その芽から伸びる新梢に、次の果実がつきます。
■ 剪定の実践ステップ:基礎からプロの視点まで
ステップ①:樹勢を見極める
枝が太く勢いが強すぎる → 芽の数を減らし、樹勢を落ち着かせる
枝が細く弱々しい → 剪定を浅くして体力を残す
ステップ②:芽の向きに注目
外向きの芽を残すことで、翌年の枝が広がりやすく、房が風通しの良い位置に出る
内向きの芽を残すと、枝が交差し、病害虫のリスクや作業性が悪化
ステップ③:古枝の更新
3年以上使った枝は更新剪定で新しい枝にリセット
主枝・亜主枝のバランスを確認し、全体の骨格を維持する意識を持つ
OGINO VINEYARDでは、剪定前に「この木が今年どれだけ実をつけたいか」を“木の表情”から読み取る作業を行います。経験に裏打ちされた観察こそ、極意の第一歩。
■ よくある剪定の疑問&解決ポイント
疑問 回答
どのくらい切るべき? 基本は1〜2芽残し。ただし、樹勢によって調整。
枝が込み合っている場合は? 潔く間引く勇気が大切。1本残せばよい。
結果母枝の選び方は? 太さが鉛筆〜割り箸程度で、前年実がよく育った枝が理想。
■ 摘房とは、“選び抜く”覚悟の仕事
剪定によって「どこから実をつけるか」を決めたら、今度は「どの房を残すか」という判断が求められます。
それが「摘房(てきぼう)」です。
シャインマスカットは一枝に1房が理想。
でも、すべての房が理想的な形・位置で出てくるとは限りません。
だからこそ、生産者が**「この房に賭ける」**と決めて残す必要があります。
■ 摘房の見極めポイント
① 房の位置
主幹に近すぎる → 管理作業の妨げに
枝の先端すぎる → 養分が届きにくく、房が小さくなりやすい
理想は枝の中間あたりに出た房
② 房の形と粒の並び
中央がボリューム感あり、粒数が多すぎないもの
下垂している房よりも、自然な角度で支えられている房
③ 病斑や傷の有無
房の時点で斑点があるもの、曲がっているものは後々リスクに
初期段階から**“仕上がる予感のある房”**を選ぶ
■ 摘房のタイミングと流れ
**開花前後(5月〜6月上旬)**が一般的
副梢整理や新梢誘引と合わせて行うと効率的
1房ずつ観察しながら、「見極めの眼」を磨く
OGINO VINEYARDでは、「悩んだら切る」「迷ったら一歩引く」という心構えで摘房を実践しています。“残すこと”より“捨てること”に勇気が必要なのが、この作業です。
■ 剪定と摘房の関係性|果実づくりの前半戦の主軸
剪定と摘房は、単独の作業ではありません。
剪定で構造をつくり、摘房で負荷を調整する。
このふたつがかみ合うことで、「香り・甘さ・美しさ」すべてに直結する品質が育ちます。

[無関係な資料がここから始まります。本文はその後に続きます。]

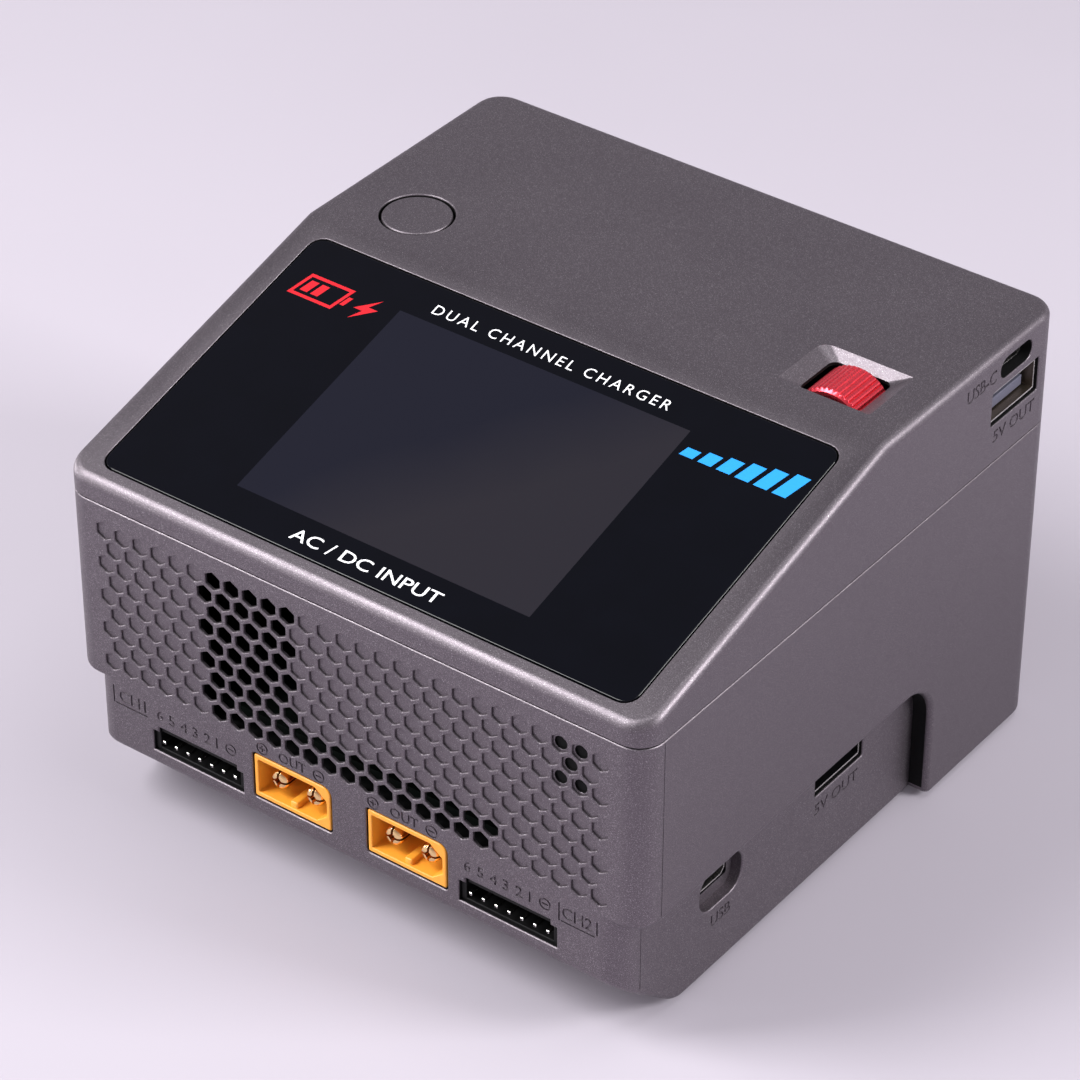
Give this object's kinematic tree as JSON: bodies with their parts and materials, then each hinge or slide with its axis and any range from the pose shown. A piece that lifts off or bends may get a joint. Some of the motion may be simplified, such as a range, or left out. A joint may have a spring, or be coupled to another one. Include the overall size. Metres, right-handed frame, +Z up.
{
  "type": "balance battery charger",
  "caption": "Desktop two-channel balance charger with a sloped display, honeycomb front grille, output and balance sockets, USB ports, push button and thumb wheel.",
  "frame": {"origin": "on the ground under the middle of the casing", "axes": "+Z up, -Y out of the front with the grille and the output sockets, +X towards the side with the USB ports"},
  "size_m": [0.1142, 0.1132, 0.0816],
  "materials": {
    "casing": "satin metallic grey with a fine sparkle",
    "black_glass": "polished black acrylic lens",
    "screen": "dark liquid crystal screen",
    "circuit_board": "green solder mask on fibreglass",
    "red_anodised": "red anodised, knurled",
    "steel": "bright nickel plating",
    "black_plastic": "moulded",
    "grey_plastic": "moulded",
    "orange_nylon": "moulded nylon",
    "gold_contact": "gold plated",
    "rubber_foot": "soft rubber",
    "ferrite": "sintered ferrite",
    "copper_coil": "enamelled copper wire",
    "capacitor_sleeve": "shrink sleeve",
    "aluminium": "extruded"
  },
  "bodies": {
    "case": {"top_cover": "casing", "lower_housing": "casing", "rear_panel": "casing", "display_glass": "black_glass", "lcd_module": "screen", "display_board": "circuit_board", "control_board": "circuit_board", "usb_board": "circuit_board", "power_supply_board": "circuit_board", "main_board": "circuit_board", "balance_pins_1": "steel", "balance_pins_2": "steel", "usb_a_top_shell": "steel", "usb_a_side_shell": "steel", "usb_c_shell": "steel", "micro_usb_shell": "steel", "ac_pin_line": "steel", "ac_pin_neutral": "steel", "ac_pin_earth": "steel", "case_screw_1": "steel", "case_screw_2": "steel", "case_screw_3": "steel", "case_screw_4": "steel", "button_switch": "black_plastic", "wheel_encoder": "black_plastic", "buzzer": "black_plastic", "balance_shell_1": "black_plastic", "balance_shell_2": "black_plastic", "usb_a_side_tongue": "black_plastic", "usb_c_tongue": "black_plastic", "micro_usb_tongue": "black_plastic", "ac_inlet": "black_plastic", "fan_frame": "black_plastic", "usb_a_top_tongue": "grey_plastic", "output_shell_1": "orange_nylon", "output_shell_2": "orange_nylon", "dc_input_shell": "orange_nylon", "output_pin_plus_1": "gold_contact", "output_pin_minus_1": "gold_contact", "output_pin_plus_2": "gold_contact", "output_pin_minus_2": "gold_contact", "dc_pin_plus": "gold_contact", "dc_pin_minus": "gold_contact", "foot_1": "rubber_foot", "foot_2": "rubber_foot", "foot_3": "rubber_foot", "foot_4": "rubber_foot", "transformer_core": "ferrite", "inductor_1": "ferrite", "inductor_2": "ferrite", "transformer_winding": "copper_coil", "mains_capacitor_1": "capacitor_sleeve", "mains_capacitor_2": "capacitor_sleeve", "heatsink_1": "aluminium", "heatsink_2": "aluminium"},
    "button": {"power_button": "casing"},
    "wheel_carriage": {"wheel_cradle": "black_plastic"},
    "wheel": {"thumb_wheel": "red_anodised", "wheel_axle": "steel"},
    "fan": {"fan_rotor": "black_plastic"}
  },
  "joints": [
    {"name": "button_press", "type": "slide", "parent": "case", "child": "button", "axis": [0, 0, -1], "range_m": [0, 0.0006], "stiffness_N_per_m": 1500, "springref_m": -0.0004},
    {"name": "wheel_press", "type": "slide", "parent": "case", "child": "wheel_carriage", "axis": [0, 0, -1], "range_m": [0, 0.0006], "stiffness_N_per_m": 1500, "springref_m": -0.0004},
    {"name": "wheel_spin", "type": "hinge", "parent": "wheel_carriage", "child": "wheel", "pos_m": [0.04165, 0.01745, 0.0751], "axis": [0, 1, 0], "continuous": true},
    {"name": "fan_spin", "type": "hinge", "parent": "case", "child": "fan", "pos_m": [-0.021, 0.0434, 0.0318], "axis": [0, 1, 0], "continuous": true}
  ]
}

特にシャインマスカットのような房の美しさが評価に直結する品種では、剪定で“どう育てるか”、摘房で“どこに託すか”の見極めこそが鍵になります。
■ OGINO VINEYARD流「剪定・摘房」の心得
“果実ではなく、木と向き合う”という発想
実の良し悪しだけを見るのではなく、木全体の健康・流れ・バランスを見て判断する。
“削ぎ落とす”覚悟が、品質を育てる
数ではなく、一房一房の完成度を信じて作業する。
“枝の先に、未来の笑顔がある”と想像する
剪定ばさみの一手が、数ヶ月後のテーブルの感動につながるという自覚。
■ よくある失敗とその回避法
ありがちな失敗 対処法・予防策
結果母枝を長く残しすぎて、枝が暴れる 「短梢剪定」の原則を守る
房を多く残しすぎて、糖度が上がらない 勇気を持って“1枝1房”に徹する
剪定・摘房のタイミングが遅れる 作業カレンダーを立てて事前に準備
■ まとめ|「この一房」を信じられる選択を
剪定と摘房は、シャインマスカットの栽培において**“果実の設計図と、選定の覚悟”**を示す作業です。
剪定では未来を描き、摘房ではその中から可能性を絞る。
その積み重ねの先に、輝く一房が生まれます。
OGINO VINEYARDは、一本の枝に想いを託し、一房の果実に美しさを込めることを何より大切にしています。
ぜひ、皆さまの畑でも“その一房に賭ける”という視点で、作業に取り組んでみてください。